Once again, logistic regression models were built, this time to examine the likelihood that a student would stop out and not return to a second year. We started by exploring the results of students having at least one course withdrawal but no more than 20% of course credits withdrawn from, and we then compared these effects to similar levels of D and F credits. Controlling for C, D, and F grades and the contextual variables mentioned above, we found that students having a low percentage of withdrawals resulted in 1.13 to 1.51 times greater odds of stopping out than students with no withdrawals at four universities and no significant effect at the other five. To frame this around the typical full-time college student attempting 30 credits over two terms, we have some evidence that withdrawing from one or two 3 credit courses had a slightly negative relationship with student retention.

At six universities, students who had a small percent of D credits had lower odds of stopping out than students with zero D credits. Across all institutions, students who made zero Ds tended to do very well academically, as the median GPA for this group was 3.24 and the median pass rate for all courses attempted was 100%.

At seven of the nine institutions, students with low percentages of F grades had slightly higher odds of stopping out than students failing zero courses. To frame this in a meaningful way, for the average student attempting 30 credits in their first two terms, making D grades in one or two courses was not generally a significant risk factor according to our data, while withdrawing from one or two courses was a small but significant risk factor at four of the nine universities. Finally, failing one or two courses was a small but significant risk factor at seven of the participating universities. Odds ratios for these effects, along with 95% confidence intervals and levels of statistical significance, are displayed for each institution in Table 4.

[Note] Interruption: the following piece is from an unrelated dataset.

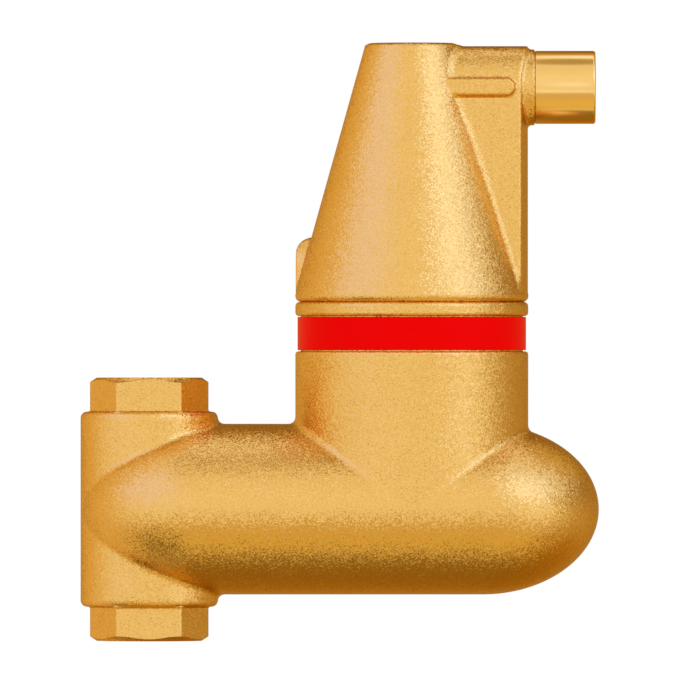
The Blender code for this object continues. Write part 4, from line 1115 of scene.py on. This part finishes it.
# Narrow lights: azimuth, elevation, the way they run, half the width and length in degrees, colour
STRIP_LIGHTS = (
    (0.0, -14.0, (1.0, 0.0, 0.0), 2.0, 62.0, (1.25, 1.33, 1.55)),
    (58.0, 4.0, (0.0, 0.0, 1.0), 2.4, 34.0, (1.60, 1.80, 2.50)),
)

# Round soft lights and dark gaps of the studio: azimuth from the camera's side towards +X,
# elevation, the angles at which each is full and gone, and its colour
STUDIO_LIGHTS = (
    (180.0, -72.0, 14.0, 22.0, (0.31, 0.19, 0.03)),
    (-65.0, -57.0, 11.0, 21.0, (0.18, 0.15, 0.06)),
    (95.0, 36.0, 10.0, 22.0, (0.98, 1.05, 1.30)),
    (-33.0, 12.0, 7.0, 17.0, (1.04, 1.10, 1.40)),
    (-60.0, 36.0, 20.0, 29.0, (0.98, 1.02, 1.85)),
    (0.0, 8.0, 4.0, 10.0, (1.08, 1.20, 1.65)),
    (141.0, 34.0, 8.0, 20.0, (0.74, 0.60, 0.26)),
    (54.0, 35.0, 24.0, 30.0, (1.00, 1.22, 2.20)),
)


def make_world():
    """A plain white surround for the camera, and a soft studio for the light."""
    world = bpy.data.worlds.new("studio")
    bpy.context.scene.world = world
    world.use_nodes = True
    world.node_tree.nodes.clear()
    nodes = Nodes(world.node_tree)
    direction = nodes.out("ShaderNodeTexCoord", {}, {}, "Generated")
    separate = nodes.node("ShaderNodeSeparateXYZ", {}, {"Vector": direction})
    right = Value(nodes, separate.outputs[0])
    back = Value(nodes, separate.outputs[1])
    height = Value(nodes, separate.outputs[2]) * 0.5 + 0.5
    before = nodes.ramp(height, FRONT_SHADES)
    behind = nodes.ramp(height, BACK_SHADES)
    left_behind = nodes.colour((right * -LEFT_STEEPNESS).clamped(), behind, LEFT_SHADE)
    turn_back = ((back + SIDE_BLEND) / (2 * SIDE_BLEND)).clamped()
    surround = nodes.colour(turn_back, before, left_behind)
    for azimuth, elevation, inner, outer, shade in STUDIO_LIGHTS:
        share = soft_box(nodes, direction, facing(azimuth, elevation), inner, outer)
        surround = nodes.colour(share, surround, rgb(*shade))
    for azimuth, elevation, along, half_width, half_length, shade in STRIP_LIGHTS:
        aim = facing(azimuth, elevation)
        share = strip_light(nodes, direction, aim, along, half_width, half_length)
        surround = nodes.colour(share, surround, rgb(*shade))
    surround = nodes.vector("MULTIPLY", surround, STUDIO_WARMTH)
    seen = nodes.out("ShaderNodeLightPath", {}, {}, "Is Camera Ray")
    shown = nodes.colour(seen, surround, rgb(1.0, 1.0, 1.0))
    background = nodes.out("ShaderNodeBackground", {}, {"Color": shown, "Strength": 1.0})
    nodes.node("ShaderNodeOutputWorld", {}, {"Surface": background})


FLOOR_CENTRE = (0.057, 0.0, -0.03)
FLOOR_RADIUS = 0.6
FLOOR_GONE = 0.5
FLOOR_FADE = 0.35
FLOOR_COLOUR = rgb(0.79, 0.86, 1.0)
FLOOR_GLOW = 0.22


def make_floor():
    """A pale round floor under the part, which fades into the white surround."""
    deselect_all()
    bpy.ops.mesh.primitive_circle_add(
        vertices=96, radius=FLOOR_RADIUS, fill_type="NGON", location=FLOOR_CENTRE
    )
    floor = bpy.context.object
    floor.name = "floor"
    apply_place(floor)
    material = bpy.data.materials.new("pale_floor")
    material.use_nodes = True
    material.node_tree.nodes.clear()
    nodes = Nodes(material.node_tree)
    away = nodes.vector("SUBTRACT", nodes.place(), FLOOR_CENTRE)
    reach = nodes.vector("LENGTH", away, output=1)
    fade = ((FLOOR_GONE - reach) / FLOOR_FADE).clamped()
    paper = nodes.out("ShaderNodeBsdfDiffuse", {}, {"Color": FLOOR_COLOUR})
    clear = nodes.out("ShaderNodeBsdfTransparent", {}, {})
    path = nodes.node("ShaderNodeLightPath", {}, {})
    not_glossy = 1.0 - Value(nodes, path.outputs["Is Glossy Ray"])
    lift = Value(nodes, path.outputs["Is Camera Ray"]) * FLOOR_GLOW
    glow = nodes.out("ShaderNodeEmission", {}, {"Color": rgb(1.0, 1.0, 1.0), "Strength": lift})
    paper = nodes.out("ShaderNodeAddShader", {}, {0: paper, 1: glow})
    side = nodes.out("ShaderNodeNewGeometry", {}, {}, "Backfacing")
    share = fade * not_glossy * (1.0 - side)
    mixed = nodes.out("ShaderNodeMixShader", {}, {0: share, 1: clear, 2: paper})
    nodes.node("ShaderNodeOutputMaterial", {}, {"Surface": mixed})
    floor.data.materials.append(material)


CAMERA_PLACE = (0.05697, -6.725, 0.08756)
CAMERA_LENS = 1200.0
CAMERA_SENSOR = 36.0
CAMERA_REACH = 100.0


def make_camera():
    """The photo's straight view, from far away."""
    data = bpy.data.cameras.new("camera")
    data.lens = CAMERA_LENS
    data.sensor_width = CAMERA_SENSOR
    data.clip_end = CAMERA_REACH
    camera = bpy.data.objects.new("camera", data)
    camera.location = CAMERA_PLACE
    camera.rotation_euler = (math.pi / 2, 0.0, 0.0)
    bpy.context.scene.collection.objects.link(camera)
    bpy.context.scene.camera = camera


LAMP_PLACE = Vector((1.355, -1.25, 1.25))
LAMP_AIM = Vector((0.06, 0.0, 0.09))
LAMP_SIZE = 0.9
LAMP_POWER = 1.0


def make_lamp():
    """A square soft lamp that shines at the part from the upper right."""
    data = bpy.data.lights.new("key_lamp", "AREA")
    data.size = LAMP_SIZE
    data.energy = LAMP_POWER
    lamp = bpy.data.objects.new("key_lamp", data)
    lamp.location = LAMP_PLACE
    lamp.rotation_euler = (LAMP_AIM - LAMP_PLACE).to_track_quat("-Z", "Y").to_euler()
    bpy.context.scene.collection.objects.link(lamp)


dress_cad_nodes()
dress(make_body(), "cast_brass", "casing", "body_casting")
dress(make_head(), "cast_brass", "casing", "vent_head")
dress(make_spigot(), "turned_brass", "casing", "vent_spigot")
dress(make_band(), "red_band", "casing", "label_band")

make_world()
make_floor()
make_camera()
make_lamp()
bpy.context.scene.view_settings.view_transform = "Standard"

As observed in Table 5, higher levels of withdrawal ratios had a stronger effect on the odds a student would stop out. Students in our sample who withdrew from more than a fifth of their attempted credits (but not from all of their attempted credits) had 1.65 to 3.01 times greater odds of stopping out than students who withdrew from zero credits. This effect was significant at the lowest alpha level for all nine institutions. We also observed a small negative association between a high percentage of D grades at four of the nine institutions and the chances a student would retain. Having a high percentage of F grades substantially increased a student's odds of stopping out at all nine institutions and was significant at the smallest alpha level reported. Viewing this through the lens of the average student attempting 30 credits over two terms, making D grades in three or more 3 credit courses still only had a slight association with retention and was only significant for four of the universities studied. However, if the same hypothetical student made F grades in three or more 3 credit courses (excluding those who failed all course attempts), the student would have 2.52 to 5.85 times greater odds of stopping out depending on the university. A similar number of course withdrawals would result in 1.65 to 3.01 times greater odds of stopping out in our sample. Full results for the other variables in the retention model can be found in Table 6.

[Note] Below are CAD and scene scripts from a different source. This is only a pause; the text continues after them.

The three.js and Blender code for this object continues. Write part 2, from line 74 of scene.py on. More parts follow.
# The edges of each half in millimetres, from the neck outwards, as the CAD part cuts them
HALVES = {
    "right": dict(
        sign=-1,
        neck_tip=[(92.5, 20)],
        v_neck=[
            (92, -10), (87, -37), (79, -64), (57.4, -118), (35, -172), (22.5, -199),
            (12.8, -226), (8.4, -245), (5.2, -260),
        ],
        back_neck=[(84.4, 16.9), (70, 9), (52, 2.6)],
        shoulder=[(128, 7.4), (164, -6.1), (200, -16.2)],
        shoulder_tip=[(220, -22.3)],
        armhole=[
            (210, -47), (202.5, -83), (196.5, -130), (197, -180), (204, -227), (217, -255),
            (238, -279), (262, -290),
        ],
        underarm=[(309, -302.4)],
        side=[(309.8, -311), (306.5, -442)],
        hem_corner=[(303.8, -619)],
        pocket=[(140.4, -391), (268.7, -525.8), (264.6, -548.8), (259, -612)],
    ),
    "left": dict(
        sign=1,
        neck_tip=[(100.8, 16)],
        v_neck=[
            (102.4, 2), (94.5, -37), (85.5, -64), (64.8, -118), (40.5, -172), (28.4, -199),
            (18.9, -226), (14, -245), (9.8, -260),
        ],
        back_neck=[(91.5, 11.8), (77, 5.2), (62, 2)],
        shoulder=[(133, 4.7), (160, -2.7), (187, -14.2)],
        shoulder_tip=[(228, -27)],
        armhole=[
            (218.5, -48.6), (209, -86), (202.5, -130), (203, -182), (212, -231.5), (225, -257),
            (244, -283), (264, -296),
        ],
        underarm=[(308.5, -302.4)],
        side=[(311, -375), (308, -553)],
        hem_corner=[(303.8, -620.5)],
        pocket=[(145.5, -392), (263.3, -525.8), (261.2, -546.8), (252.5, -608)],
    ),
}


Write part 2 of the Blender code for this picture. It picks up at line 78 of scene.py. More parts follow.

Naturally, a student's ability to continue their educational path with numerous course failures in their first year is challenging. Even so, these data reveal that course withdrawal is nearly as damaging for first- to second-year retention. It does not appear that course withdrawals are a viable student success strategy in most circumstances. Although course withdrawal may allow students to protect their GPAs, it may result in academic disengagement nearly as damaging as course failure. At best, course withdrawal appears to be most beneficial when a student is certain to fail, or when the student must maintain a certain GPA or full-time enrollment status due to scholarship requirements. Even then, there may be learning gains from persistence in a course and grade substitution policies that might mitigate a low GPA. It is clear that academic advisors and faculty have complicated yet key roles in advising students who navigate this landscape.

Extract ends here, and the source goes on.